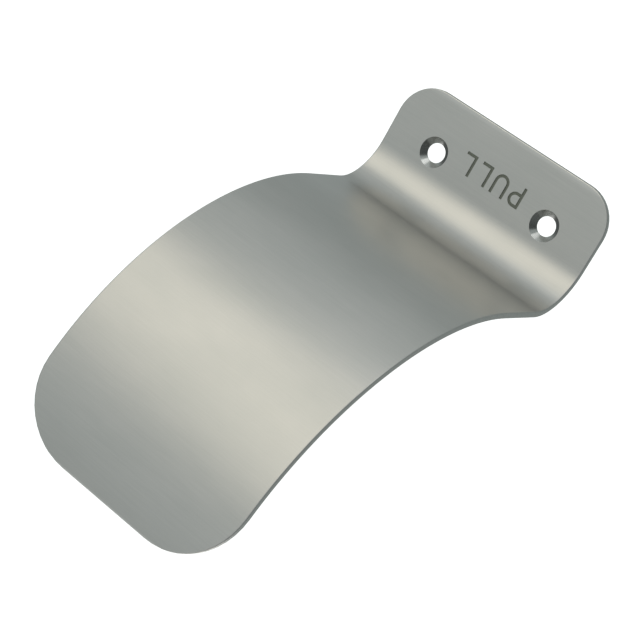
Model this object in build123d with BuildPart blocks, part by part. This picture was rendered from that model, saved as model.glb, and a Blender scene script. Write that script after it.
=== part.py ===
from build123d import *
import os

# Hands-free door pull, folded from one blank of satin stainless sheet. The flange screws
# flat to the door, a small bend turns the leg out into the room, and a wide sweep brings
# the arm back up. A forearm drops in between the arm and the door and draws it open.
#
# Millimetres. X runs across the door and Z is up. The door is the plane Y = 0, the room
# is on its -Y side, and the origin is on the door, midway between the screw holes.

# The blank: it narrows evenly from the flange's free end to the tip of the arm
sheet_thickness = 2.0
flange_end_width = 80.0
tip_width = 76.5
flange_corner_radius = 12.0
tip_corner_radius = 22.0
rim_radius = 0.4

# The folds: each radius is the one on the hollow side of its bend
flange_height = 23.2
base_bend_radius = 14.5
base_bend_angle = 86.0
leg_length = 18.0
sweep_radius = 85.5
sweep_angle = 87.0

# The two screw holes, countersunk from the room side
hole_spacing = 44.0
hole_edge_distance = 17.7
hole_radius = 3.1
countersink_radius = 4.9
countersink_angle = 90.0
drill_overrun = 0.5

across = Vector(1, 0, 0)

# The fold line is the side view of the face that lies against the door. It runs from the
# free end of the flange up the door, out along the leg and up the sweep to the tip.
with BuildLine(Plane.YZ) as fold_line:
    flange_run = Line((0, -hole_edge_distance), (0, flange_height - hole_edge_distance))
    base_bend = JernArc(
        start=flange_run @ 1,
        tangent=flange_run % 1,
        radius=base_bend_radius + sheet_thickness,
        arc_size=base_bend_angle,
    )
    leg_run = Line(base_bend @ 1, base_bend @ 1 + leg_length * (base_bend % 1))
    arm_sweep = JernArc(
        start=leg_run @ 1,
        tangent=leg_run % 1,
        radius=sweep_radius,
        arc_size=-sweep_angle,
    )

flange_end = Plane(flange_run @ 0, x_dir=across, z_dir=flange_run % 0)
tip_end = Plane(arm_sweep @ 1, x_dir=across, z_dir=arm_sweep % 1)

# Seen square to the straight line from the flange's free end to the tip, both sides of
# the folded blank are straight. So its outline is a wedge-shaped block, cut off square
# at the two ends, with its four upright edges rounded to the corners of the blank.
chord = tip_end.origin - flange_end.origin
stock_width = flange_end_width + tip_width


def half_width_at(distance):
    narrowing = (flange_end_width - tip_width) / 2
    return flange_end_width / 2 - narrowing * distance / chord.length


with BuildPart() as blank_outline:
    square_on = Plane(flange_end.origin, x_dir=across, z_dir=across.cross(chord))
    with BuildSketch(square_on):
        with BuildLine():
            low = -chord.length
            high = 2 * chord.length
            right_side = Line((half_width_at(low), low), (half_width_at(high), high))
            left_side = mirror(right_side, about=Plane.YZ)
            Line(right_side @ 0, left_side @ 0)
            Line(right_side @ 1, left_side @ 1)
        make_face()
    extrude(amount=chord.length, both=True)
    for end_plane, kept_side, corner_radius in (
        (flange_end, Keep.TOP, flange_corner_radius),
        (tip_end, Keep.BOTTOM, tip_corner_radius),
    ):
        split(bisect_by=end_plane, keep=kept_side)
        end_face = blank_outline.faces().filter_by(end_plane)[0]
        fillet(end_face.edges().filter_by(Axis.X, reverse=True), radius=corner_radius)

with BuildPart() as pull_plate:
    # Half of the sheet is folded along the line and mirrored, then cut to the outline
    make_brake_formed(
        thickness=sheet_thickness,
        station_widths=stock_width / 2,
        line=fold_line.line,
        side=Side.RIGHT,
    )
    mirror(about=Plane.YZ)
    add(blank_outline.part, mode=Mode.INTERSECT)

    # The rim is eased all round, where the narrow cut faces meet the broad ones
    cut_faces = pull_plate.faces().filter_by(
        lambda face: face.edges().sort_by(SortBy.LENGTH)[0].length < 2 * sheet_thickness
    )
    broad_faces = pull_plate.faces() - cut_faces
    fillet(cut_faces.edges() & broad_faces.edges(), radius=rim_radius)

    with Locations(Plane.XZ.offset(sheet_thickness)):
        with GridLocations(hole_spacing, 0, 2, 1):
            CounterSinkHole(
                radius=hole_radius,
                counter_sink_radius=countersink_radius,
                depth=sheet_thickness + drill_overrun,
                counter_sink_angle=countersink_angle,
            )

pull_plate.part.label = "pull_plate"
os.makedirs("parts", exist_ok=True)
export_step(pull_plate.part, "parts/pull_plate.step")
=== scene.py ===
import math

import bmesh
import bpy
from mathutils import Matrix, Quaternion, Vector


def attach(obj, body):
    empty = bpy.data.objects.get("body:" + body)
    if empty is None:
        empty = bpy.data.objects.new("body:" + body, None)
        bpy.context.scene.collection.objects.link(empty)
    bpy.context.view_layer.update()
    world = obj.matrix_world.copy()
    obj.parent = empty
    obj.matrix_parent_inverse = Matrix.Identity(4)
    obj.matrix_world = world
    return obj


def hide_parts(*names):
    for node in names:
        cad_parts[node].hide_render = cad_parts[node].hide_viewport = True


# Hands-free door pull: one folded plate of satin stainless, with two countersunk screw
# holes and the word PULL sunk into its flange. The plate is cut flat and then folded.
# Sizes in the dictionaries are millimetres and degrees, and the scene is in metres.

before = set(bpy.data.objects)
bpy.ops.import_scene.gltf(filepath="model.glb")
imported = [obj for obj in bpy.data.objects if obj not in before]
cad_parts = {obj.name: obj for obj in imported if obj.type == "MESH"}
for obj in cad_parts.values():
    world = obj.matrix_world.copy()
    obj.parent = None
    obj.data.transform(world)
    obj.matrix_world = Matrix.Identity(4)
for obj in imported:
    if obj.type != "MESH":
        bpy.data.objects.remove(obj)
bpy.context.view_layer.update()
mm = 0.001
slack = 0.001  # mm by which a point may miss a place and still be picked there
print("frame loaded:", sorted(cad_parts))


def metres(x, y, z):
    return Vector((x, y, z)) * mm


def evenly(start, end, steps):
    return [start + (end - start) * step / steps for step in range(steps + 1)]


def linear(hexColour):
    # an sRGB hex colour as linear RGBA
    channels = [int(hexColour[at:at + 2], 16) / 255 for at in (1, 3, 5)]
    light = [c / 12.92 if c <= 0.04045 else ((c + 0.055) / 1.055) ** 2.4 for c in channels]
    return (*light, 1.0)


def onlySelect(piece):
    bpy.ops.object.select_all(action="DESELECT")
    piece.select_set(True)
    bpy.context.view_layer.objects.active = piece


def startEdit(piece):
    onlySelect(piece)
    bpy.ops.object.mode_set(mode="EDIT")
    bpy.ops.mesh.select_all(action="SELECT")


def endEdit():
    bpy.ops.object.mode_set(mode="OBJECT")


def pick(kind, test):
    # in edit mode: selects the points, edges or faces whose middle passes the test, in mm
    bpy.ops.mesh.select_mode(type=kind)
    bpy.ops.mesh.select_all(action="DESELECT")
    mesh = bmesh.from_edit_mesh(bpy.context.object.data)
    for part in {"VERT": mesh.verts, "EDGE": mesh.edges, "FACE": mesh.faces}[kind]:
        points = [part.co] if kind == "VERT" else [point.co for point in part.verts]
        if test(sum(points, Vector()) / len(points) / mm):
            part.select_set(True)
    mesh.select_flush_mode()
    bmesh.update_edit_mesh(bpy.context.object.data)


def topOf(piece):
    # in edit mode: the height of the highest point, in mm
    mesh = bmesh.from_edit_mesh(piece.data)
    return max(point.co.z for point in mesh.verts) / mm


def extrude(x, y, z):
    bpy.ops.mesh.extrude_region_move(TRANSFORM_OT_translate={"value": metres(x, y, z)})


def addPlane(name, width, height, place):
    # an upright plane that faces the room, its place in its mesh
    bpy.ops.object.select_all(action="DESELECT")
    bpy.ops.mesh.primitive_plane_add(
        size=width * mm, location=metres(*place), rotation=(math.radians(90), 0, 0)
    )
    piece = bpy.context.object
    piece.name = name
    bpy.ops.object.transform_apply(location=True, rotation=True, scale=True)
    startEdit(piece)
    bpy.ops.transform.resize(value=(1, 1, height / width), center_override=metres(*place))
    endEdit()
    return piece


def applyModifier(piece, name, kind, settings):
    onlySelect(piece)
    modifier = piece.modifiers.new(name, kind)
    for key, value in settings.items():
        setattr(modifier, key, value)
    bpy.ops.object.modifier_apply(modifier=name)


def cutAway(piece, cutter):
    # the cutter's material comes along onto the faces that it leaves
    applyModifier(piece, "cut", "BOOLEAN", {
        "operation": "DIFFERENCE",
        "solver": "EXACT",
        "object": cutter,
        "material_mode": "TRANSFER",
    })
    bpy.data.objects.remove(cutter)


def addNode(tree, kind, settings=None, inputs=None, links=None):
    node = tree.nodes.new(kind)
    for key, value in (settings or {}).items():
        setattr(node, key, value)
    for key, value in (inputs or {}).items():
        node.inputs[key].default_value = value
    for key, source in (links or {}).items():
        tree.links.new(source, node.inputs[key])
    return node


# settings that several nodes share
eased = {"interpolation_type": "SMOOTHSTEP"}
ofColours = {"data_type": "RGBA"}
dotProduct = {"operation": "DOT_PRODUCT"}


def startMaterial(name):
    material = bpy.data.materials.new(name)
    material.use_nodes = True
    material.node_tree.nodes.clear()
    return material, material.node_tree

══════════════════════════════

Task objective - List the lines that contain the word "before".

Finished task -
before = set(bpy.data.objects)
imported = [obj for obj in bpy.data.objects if obj not in before]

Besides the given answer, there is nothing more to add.